この状況を何とかしたいと思い、イライラに関する対処法を取り扱った本を今までたくさん読んできたのですが、本の中で共通して書かれているのが「自分がイライラしないために、相手を許しましょう」という内容でした。
文章の途中にも書かれていますが、「○○のせいで」というイライラしているときの考えと今までに何度も繰り返し思い出されたことでより強固になり、相手を許すと自分自身がとても損をした気持ちになってしまうので、どうしても私はこの相手を許すという捉え方を受け入れることが出来ませんでした。
しかし、本書に紹介されている「手放す」という捉え方が私を救ってくれました。
「許す」だと抵抗感が強く、受け入れがたいですが、「手放す」だと抵抗感があまりなく受け入れることが出来ました。
ですが、本書を参考にして「手放す」と決めてイライラを手放しても、数日ほど経つとそのイライラがまた自分のところに戻ってきてしまいました。
その時にイライラとはブーメランの様なもので、手放そうとしたイライラが自分にとって苦しい経験であればあるほど手放しても必ず自分のところに戻ってくる性質なのだと気が付きました。
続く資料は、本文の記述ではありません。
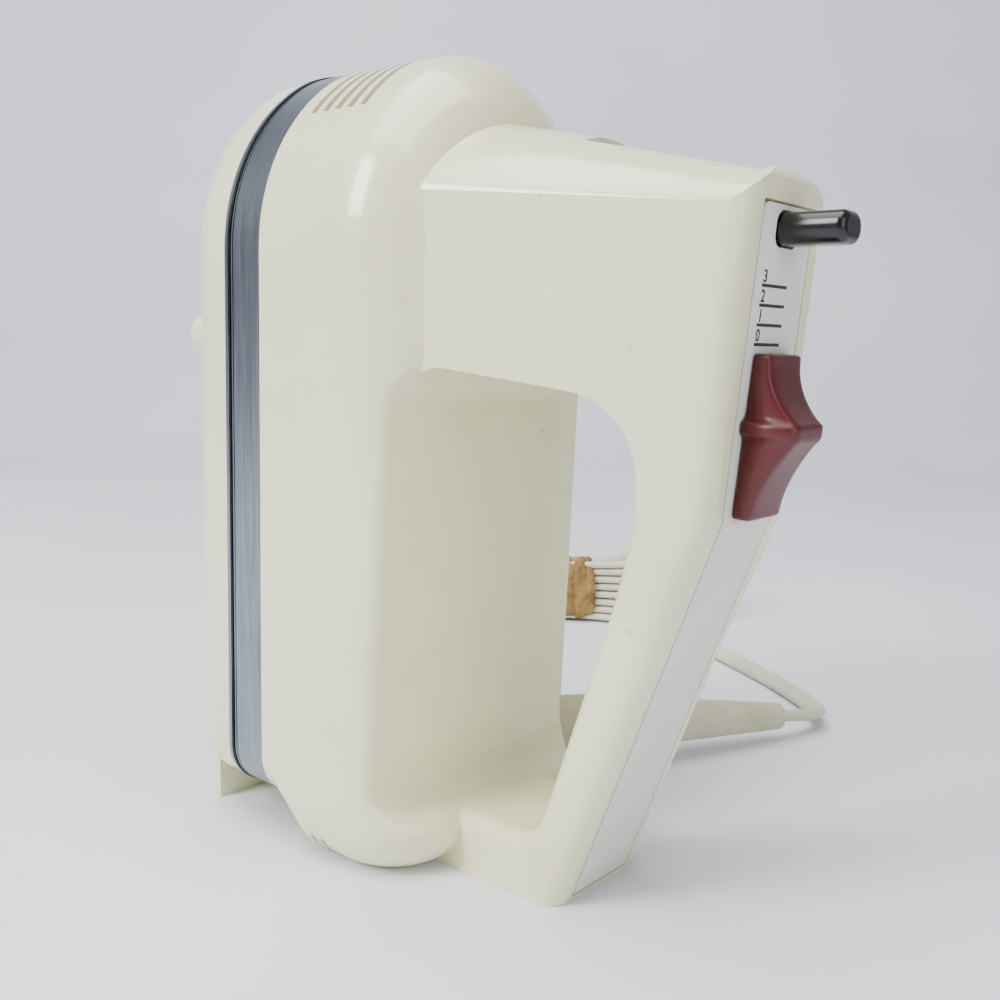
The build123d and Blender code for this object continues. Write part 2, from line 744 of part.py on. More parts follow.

実物のブーメランと決定的に違うところは、どんな投げ方(手放し方)をしても必ず自分のところに戻ってくるところです。
ブーメランは投げ方にコツがあって、ただ投げるだけでは自分の手元に戻ってきませんが、こちらのブーメランはどんな投げ方をしても必ず自分のところに戻ってきます。
そのため、戻ってきた際に受け止め方をちゃんと考えていないと、自分の体に当たってしまいまた自分自身のことを傷つけてしまう恐れがあります。
なので、手放した際には戻ってきたときの受け止め方も必ず考慮に入れる必要があります。
最初はどんな速度と角度から戻ってくるか全く予測出来ないので、上手に受け止められずに失敗してしまうことでしょう。
けれども、受け止められずにそのことでまたイライラしてしまっても、自分のことを責める必要はありません。
実際に経験してみて、そういうものだと理解することで確実にまた一歩進んでいるからです。
次はどんな投げ方をしたらより遠くに飛ばすことが出来て、長い時間手放すことが出来るのか。
そして、ブーメランが戻ってきたらどんな受け止め方をしたら自分の体に当たらずに手元で上手にキャッチが出来て、またすぐに手放せることが出来るのか。
その手放し方と受け止め方を理解して構築することで、あなたがイライラを上手に手放し続けて穏やかな日々を過ごせるようにこの本を読んでみてはいかがでしょうか。